Stored data:
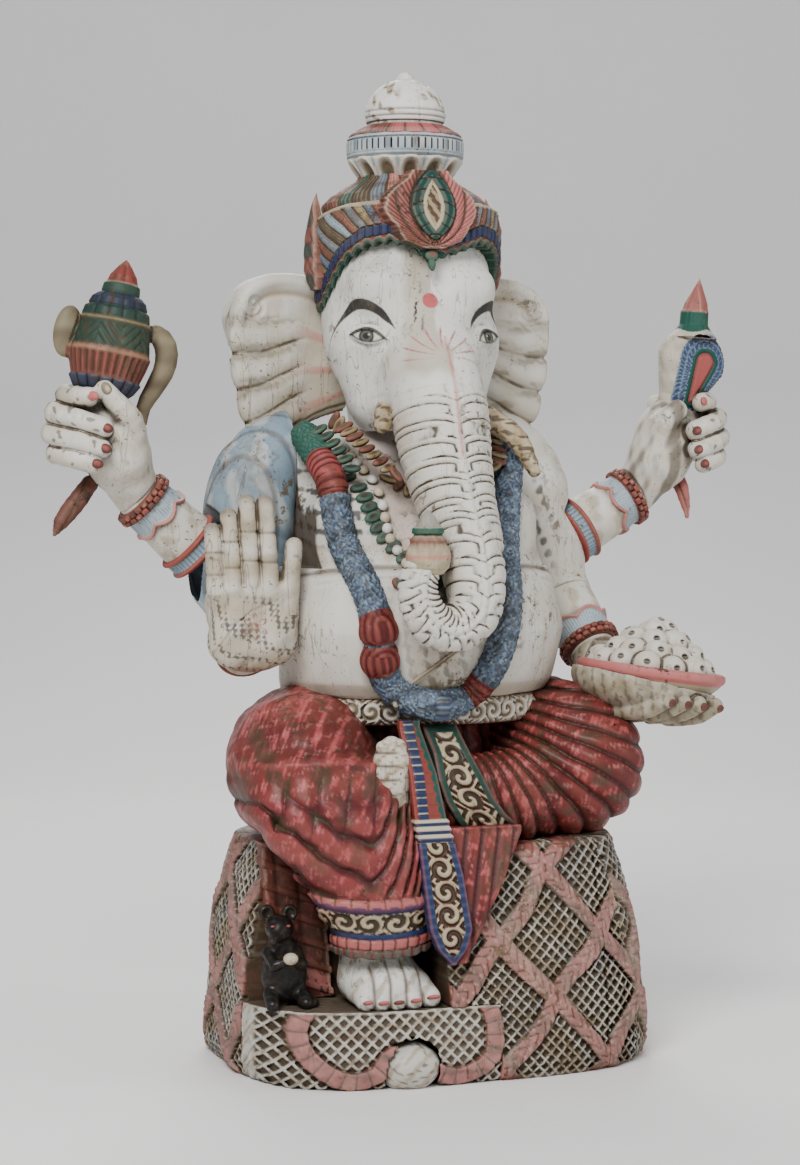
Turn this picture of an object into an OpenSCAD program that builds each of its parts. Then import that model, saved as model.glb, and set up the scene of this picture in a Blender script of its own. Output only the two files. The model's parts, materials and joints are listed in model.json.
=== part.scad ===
// Seated elephant-headed idol in carved and painted wood, built up from
// laminated blocks that meet on flat glue faces and are pinned with dowels.
// Millimetres, +Z up, the figure faces -Y and its own right hand is on -X.
// The origin is on the floor, under the middle of the crown.

/* [Seat] */
// Width of the rock seat across its boards
seat_w = 430; // [380:5:500]
// Depth of the rock seat
seat_d = 325; // [300:5:380]
// Height of the top of the seat above the floor
seat_h = 225; // [195:5:270]
// Thickness of each outer board at the widest place
board_t = 75; // [55:5:95]
// Height of the foot ledge
ledge_h = 75; // [55:5:95]

/* [Body] */
// Height of the hip block between seat and belt
hip_h = 115; // [95:5:140]
// Height of the carved belt
belt_h = 28; // [20:1:34]
// Height of the torso from belt to neck
torso_h = 267; // [222:3:321]
// Width of the belly
belly_w = 296; // [260:4:330]
// Depth of the belly
belly_d = 236; // [210:4:250]
// Width over both knees
knee_span = 444; // [400:4:500]

/* [Head] */
// Height of the head from neck to crown seat
head_h = 165; // [140:5:195]
// Width of the head
head_w = 176; // [150:4:200]
// Depth of the head
head_d = 200; // [176:4:216]
// Reach of each ear outwards from the middle
ear_reach = 174; // [150:2:205]
// Thickness of an ear
ear_t = 22; // [16:1:28]
// Radius of the trunk at its root
trunk_root_r = 46; // [40:1:52]
// Radius of the trunk at its tip
trunk_tip_r = 19; // [16:1:22]

/* [Crown] */
// Height of the band round the brow
band_h = 50; // [40:1:60]
// Height of the domed tier
dome_h = 42; // [34:1:50]
// Height of the petal cup
cup_h = 18; // [14:1:22]
// Height of the fluted ring
ring_h = 24; // [18:1:30]
// Height of the cap with its knob
cap_h = 66; // [54:1:80]
// Radius of the fluted ring
ring_r = 61; // [52:1:70]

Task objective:
Repeat the material above in full, quoting it exactly.

Solution for this problem:
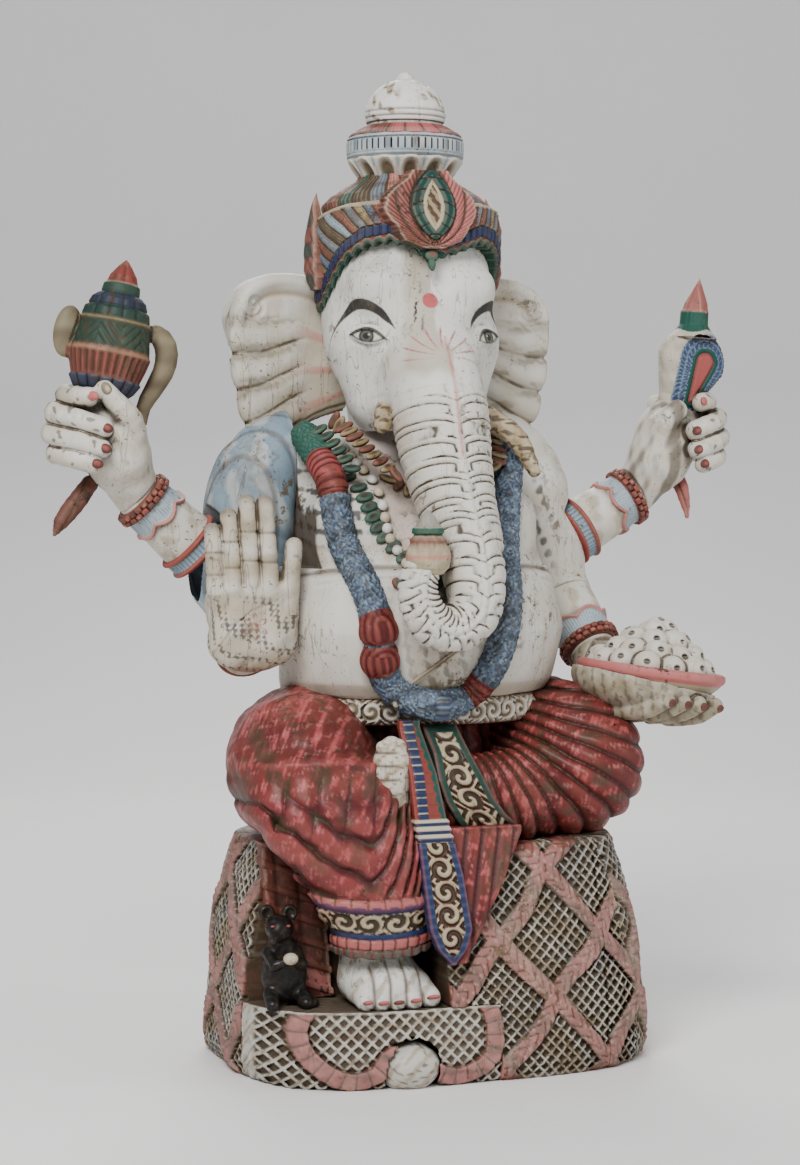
Turn this picture of an object into an OpenSCAD program that builds each of its parts. Then import that model, saved as model.glb, and set up the scene of this picture in a Blender script of its own. Output only the two files. The model's parts, materials and joints are listed in model.json.
=== part.scad ===
// Seated elephant-headed idol in carved and painted wood, built up from
// laminated blocks that meet on flat glue faces and are pinned with dowels.
// Millimetres, +Z up, the figure faces -Y and its own right hand is on -X.
// The origin is on the floor, under the middle of the crown.

/* [Seat] */
// Width of the rock seat across its boards
seat_w = 430; // [380:5:500]
// Depth of the rock seat
seat_d = 325; // [300:5:380]
// Height of the top of the seat above the floor
seat_h = 225; // [195:5:270]
// Thickness of each outer board at the widest place
board_t = 75; // [55:5:95]
// Height of the foot ledge
ledge_h = 75; // [55:5:95]

/* [Body] */
// Height of the hip block between seat and belt
hip_h = 115; // [95:5:140]
// Height of the carved belt
belt_h = 28; // [20:1:34]
// Height of the torso from belt to neck
torso_h = 267; // [222:3:321]
// Width of the belly
belly_w = 296; // [260:4:330]
// Depth of the belly
belly_d = 236; // [210:4:250]
// Width over both knees
knee_span = 444; // [400:4:500]

/* [Head] */
// Height of the head from neck to crown seat
head_h = 165; // [140:5:195]
// Width of the head
head_w = 176; // [150:4:200]
// Depth of the head
head_d = 200; // [176:4:216]
// Reach of each ear outwards from the middle
ear_reach = 174; // [150:2:205]
// Thickness of an ear
ear_t = 22; // [16:1:28]
// Radius of the trunk at its root
trunk_root_r = 46; // [40:1:52]
// Radius of the trunk at its tip
trunk_tip_r = 19; // [16:1:22]

/* [Crown] */
// Height of the band round the brow
band_h = 50; // [40:1:60]
// Height of the domed tier
dome_h = 42; // [34:1:50]
// Height of the petal cup
cup_h = 18; // [14:1:22]
// Height of the fluted ring
ring_h = 24; // [18:1:30]
// Height of the cap with its knob
cap_h = 66; // [54:1:80]
// Radius of the fluted ring
ring_r = 61; // [52:1:70]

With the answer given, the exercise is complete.